After months of a desperately tiring battle, baby Charlie Gard’s life has come to a heartbreaking and disconcerting end.
The nightmarish legal battle fought by London couple Chris Gard and Connie Yates for their son was brought to a halt on Friday, after the 11-month-old was removed from life support.
Born with the rare genetic disease Mitochondrial DNA Depletion Syndrome, Charlie was facing probable brain damage and continued weakening of the muscles. Having admitted him to London’s Great Ormond Street Hospital (GOSH) for children to find that, not only was the well known facility unequipped to provide treatment for their child, but in favor of ending Charlie’s life, the parents sought help elsewhere.
Finding a U.S. physician, not only highly trained in Mitochondrial diseases, but also willing to provide for the child an experimental treatment that had already proven effective in other patients, the hopeful couple raised over $1.6 million in private donations from around the world using social media. However, the London Hospital whose motto is “The child first and always,” ironically refused to release Charlie to the care of his parents, claiming the child to be irreparably brain damaged and declaring his right to “die with dignity.”
Much emotion ensued as the examination and the new MRI scan showed, indeed, no irreversible brain damage, as was claimed by GOSH. However, it unfortunately showed severe and irrevocable muscle damage — damage that could have been spared had the baby been treated in time.

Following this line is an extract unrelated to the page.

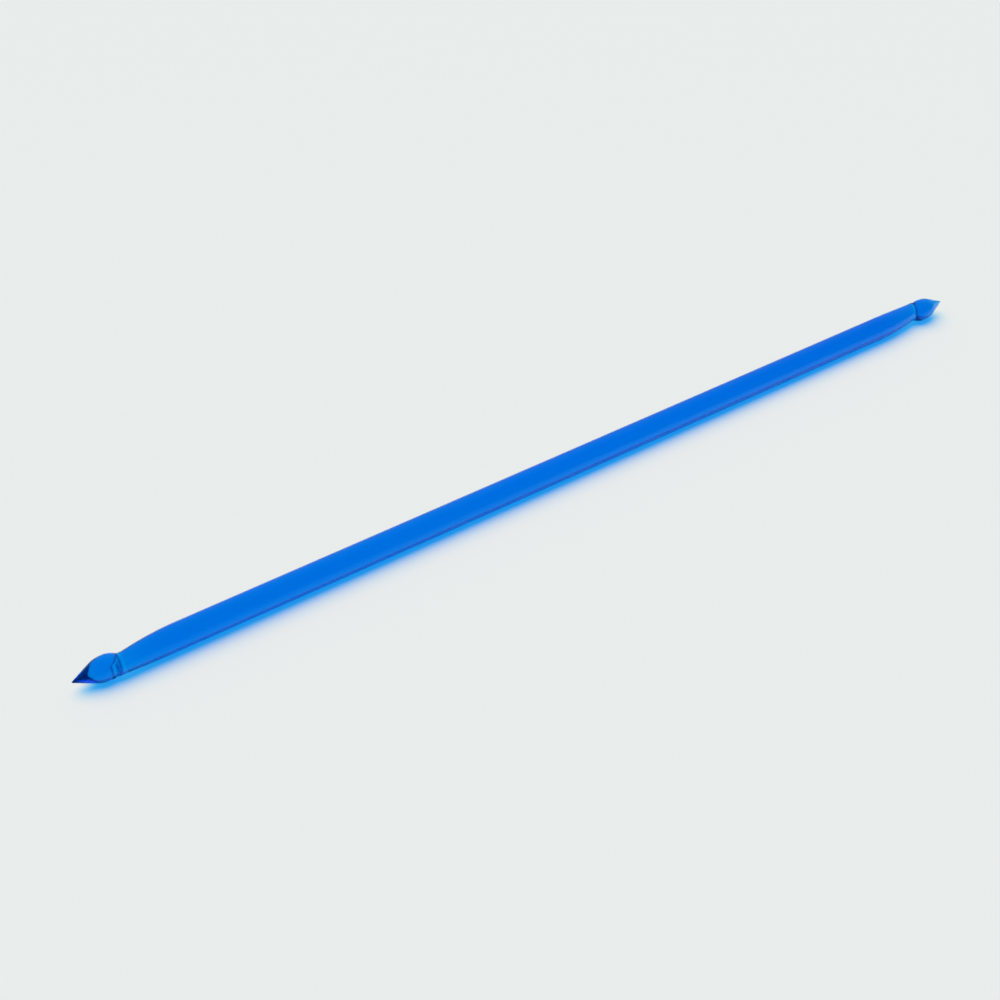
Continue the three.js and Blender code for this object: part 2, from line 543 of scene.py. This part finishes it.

In her statement to the High Court on Monday, Yates lamented, “There is one simple reason for Charlie’s muscles deteriorating to the extent they are in now — TIME. A whole lot of wasted time. Had Charlie been given the treatment sooner he would have had the potential to be a normal, healthy little boy”.
Though Yates noted in her statement that “the American and Italian team were still willing to treat Charlie after seeing both his recent brain MRI and EEG performed last week,” the couple, regrettably, concluded that Charlie’s quality of life would not be sufficient. Therefore, in the same court hearing on Monday, Gard and Yates announced their final resolution to end their battle and remove their son from his life support, saying that they would “let [their] beautiful little Charlie go,” lamenting that it is “the hardest thing we’ll ever have to do.”
Though it is true that no one should decide when an innocent person should die, Charlie’s parents — living in the unnatural chaos found in the culture of death — should only bear so much of the blame. Regarding their decision, Yates admitted, “We are struggling to find any comfort or peace with all this.”
In one last effort for normalcy and privacy with the son they would soon be separated from, the parents requested to bring Charlie home to die, rather than leave him in the impersonal hospital or in a hospice. “We just want some peace with our son, no hospital, no lawyers, no courts, no media, just quality time with Charlie away from everything to say goodbye to him in the most loving way,” stated Yates. But once again, the couple was denied this most basic request, as, on Thursday, the judge’s final order was to have Charlie removed from life support and into a hospice, where he, sadly, spent what was left of his brief God-given life.
Charlie Matthew William Gard, may your soul rest in peace.